After the War of Wrath that ended the First Age, the greater part of the surviving Noldor and Sindar (mostly mingled into a single people) returned into the West to dwell in Tol Eressëa. The rest remained in Middle-earth throughout the Second and Third Ages, entering the realm of Mirkwood of the Wood Elves or establishing the kingdoms of Lindon, Eregion, Lothlórien and Imladris.

== Sundering of the Avari ==

After the Separation the Avari became divided even more than the Eldar, though little of their history became known to the Elves and Men of the West of Middle-earth, and they barely feature in the legendarium. At least six kindreds existed, and they continued to call themselves 'Quendi', (Note: This name evolved into different forms in the language of each kindred: Kindi, Cuind, Hwenti, Windan, Kinn-lai and Penni.) considering those who went away, the Eldar, as deserters. Some of these tribes later journeyed westward, intermingling with the Nandor in Rhovanion, and a few even reached Beleriand, though usually remaining on unfriendly terms with the Sindar.

==Analysis==

Diagram of the Sundering of the Elves, showing Tolkien's overlapping classifications. The names Calaquendi and Moriquendi, Light-Elves and Dark-Elves, correspond to names used in Old Norse, Ljósálfar and Dökkálfar.

Matthew Dickerson, writing in the J.R.R. Tolkien Encyclopedia, notes the "very complicated changes, with shifting meanings assigned to the same names" as Tolkien worked on his conception of the Elves and their divisions and migrations. All the same, he notes, Tolkien kept to a consistent scheme. He states that the sundering of the Elves allowed Tolkien, a professional philologist, to develop two Elvish languages, distinct but related, Quenya for the Eldar and Sindarin for the Sindar, citing Tolkien's own statement that the stories were made to create a world for the languages, not the reverse.

Shippey suggests that the "real root" of The Silmarillion lay in the linguistic relationship, complete with sound-changes and differences of semantics, between the two languages of the divided elves. He adds that the elves are separated not by colour, despite names like light and dark, but by their history, including their migrations.

Elvish Languages Mapped to Kindreds and Migrations: Languages (such as Quenya) are shown in Boldface Blue; examples are the words for "Elves" in those languages (such as "Quendi"), shown in Italic Black. These are overlaid on a map of Arda, with Aman on the left, Middle-earth on the right, the arrows and Green labels showing the migrations of the Elvish kindreds. The highest Elves who went to Aman and saw the light of the Two Trees of Valinor spoke a single ancient language, Quenya. Those Noldor who returned from Aman to Beleriand instead adopted Sindarin, a Telerin language. The lowest Elves, the Avari, fragmented into many kindreds with different languages.

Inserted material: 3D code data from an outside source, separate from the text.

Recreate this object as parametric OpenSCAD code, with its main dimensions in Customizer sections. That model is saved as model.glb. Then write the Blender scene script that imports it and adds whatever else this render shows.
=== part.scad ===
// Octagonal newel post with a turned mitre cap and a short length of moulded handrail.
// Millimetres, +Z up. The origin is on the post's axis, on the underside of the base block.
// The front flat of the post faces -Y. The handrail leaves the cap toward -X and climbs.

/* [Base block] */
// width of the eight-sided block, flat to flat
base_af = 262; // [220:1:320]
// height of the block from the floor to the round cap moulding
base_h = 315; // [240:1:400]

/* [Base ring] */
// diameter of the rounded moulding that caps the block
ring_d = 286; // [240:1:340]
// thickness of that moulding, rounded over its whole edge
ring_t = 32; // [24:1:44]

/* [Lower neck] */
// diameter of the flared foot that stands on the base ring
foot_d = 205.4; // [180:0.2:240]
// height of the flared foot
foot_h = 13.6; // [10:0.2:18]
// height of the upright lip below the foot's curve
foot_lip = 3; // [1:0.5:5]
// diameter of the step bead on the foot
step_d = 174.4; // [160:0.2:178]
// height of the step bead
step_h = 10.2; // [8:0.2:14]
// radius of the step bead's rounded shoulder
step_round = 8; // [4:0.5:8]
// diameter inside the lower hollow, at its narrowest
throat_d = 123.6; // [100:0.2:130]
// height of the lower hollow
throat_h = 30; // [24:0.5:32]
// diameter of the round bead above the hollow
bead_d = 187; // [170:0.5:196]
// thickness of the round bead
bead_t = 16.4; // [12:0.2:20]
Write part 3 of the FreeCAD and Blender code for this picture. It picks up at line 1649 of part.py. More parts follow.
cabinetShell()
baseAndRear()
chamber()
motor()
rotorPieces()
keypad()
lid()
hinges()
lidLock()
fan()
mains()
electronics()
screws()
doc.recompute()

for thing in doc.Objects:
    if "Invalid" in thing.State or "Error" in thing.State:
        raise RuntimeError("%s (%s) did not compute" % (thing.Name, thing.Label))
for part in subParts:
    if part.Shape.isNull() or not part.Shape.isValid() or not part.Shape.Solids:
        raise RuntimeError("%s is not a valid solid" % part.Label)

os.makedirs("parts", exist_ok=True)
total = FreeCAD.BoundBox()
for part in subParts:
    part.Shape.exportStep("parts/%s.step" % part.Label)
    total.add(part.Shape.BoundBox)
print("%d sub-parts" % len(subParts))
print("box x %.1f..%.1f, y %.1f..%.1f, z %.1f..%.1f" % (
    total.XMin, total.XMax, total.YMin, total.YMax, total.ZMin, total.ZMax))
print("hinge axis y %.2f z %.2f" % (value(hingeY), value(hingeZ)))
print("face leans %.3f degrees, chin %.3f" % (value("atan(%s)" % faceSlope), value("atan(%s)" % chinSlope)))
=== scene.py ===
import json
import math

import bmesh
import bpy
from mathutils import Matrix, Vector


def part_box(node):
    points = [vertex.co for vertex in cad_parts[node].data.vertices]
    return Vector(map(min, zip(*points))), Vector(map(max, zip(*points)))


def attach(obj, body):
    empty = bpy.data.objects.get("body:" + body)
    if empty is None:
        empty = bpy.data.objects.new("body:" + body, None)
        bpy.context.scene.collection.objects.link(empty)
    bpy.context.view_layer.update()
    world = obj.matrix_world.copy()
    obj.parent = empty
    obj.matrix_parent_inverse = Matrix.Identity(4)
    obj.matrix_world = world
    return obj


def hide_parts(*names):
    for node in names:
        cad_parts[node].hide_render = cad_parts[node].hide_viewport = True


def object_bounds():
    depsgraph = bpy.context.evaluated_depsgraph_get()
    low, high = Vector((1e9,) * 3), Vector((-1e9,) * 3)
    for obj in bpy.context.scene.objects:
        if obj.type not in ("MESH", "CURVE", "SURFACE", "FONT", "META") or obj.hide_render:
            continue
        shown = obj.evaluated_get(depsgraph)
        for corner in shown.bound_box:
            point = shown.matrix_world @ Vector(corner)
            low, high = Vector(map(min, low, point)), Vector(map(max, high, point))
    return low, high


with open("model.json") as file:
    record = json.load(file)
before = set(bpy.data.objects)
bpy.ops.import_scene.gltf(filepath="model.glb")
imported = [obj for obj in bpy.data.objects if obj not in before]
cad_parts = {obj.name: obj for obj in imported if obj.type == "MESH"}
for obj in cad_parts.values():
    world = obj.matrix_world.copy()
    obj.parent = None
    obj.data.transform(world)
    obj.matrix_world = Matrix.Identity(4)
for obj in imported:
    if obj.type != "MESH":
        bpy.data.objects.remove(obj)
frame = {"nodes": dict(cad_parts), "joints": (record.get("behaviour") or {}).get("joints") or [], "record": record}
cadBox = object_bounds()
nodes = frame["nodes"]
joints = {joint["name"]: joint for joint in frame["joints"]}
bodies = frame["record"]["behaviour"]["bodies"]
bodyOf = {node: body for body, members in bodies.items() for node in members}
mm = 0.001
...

The Tolkien scholar Verlyn Flieger states that in the Lhammas and "The Etymologies" Tolkien used the Indo-European type of proto-languages with branches and sub-branches of language families while inventing his various languages of Middle-earth. This picture of increasing separation is analogous to the progressive decline and fall in Middle-earth from its initial perfection, of which the Sundering of the Elves is a major element. In Tolkien's scheme, the highest Elves are those who deviated least from their initial state (complying with the will of the Valar, travelling to Valinor, and continuing to speak the highest language, Quenya). Conversely, the lowest Elves, the Avari, fragmented into many kindreds with different languages as they eventually spread out across Middle-earth. Tolkien thus intended ancestry to be a guide to character; the differences between the various Elvish languages mirror both the Sundering and the events of The Silmarillion.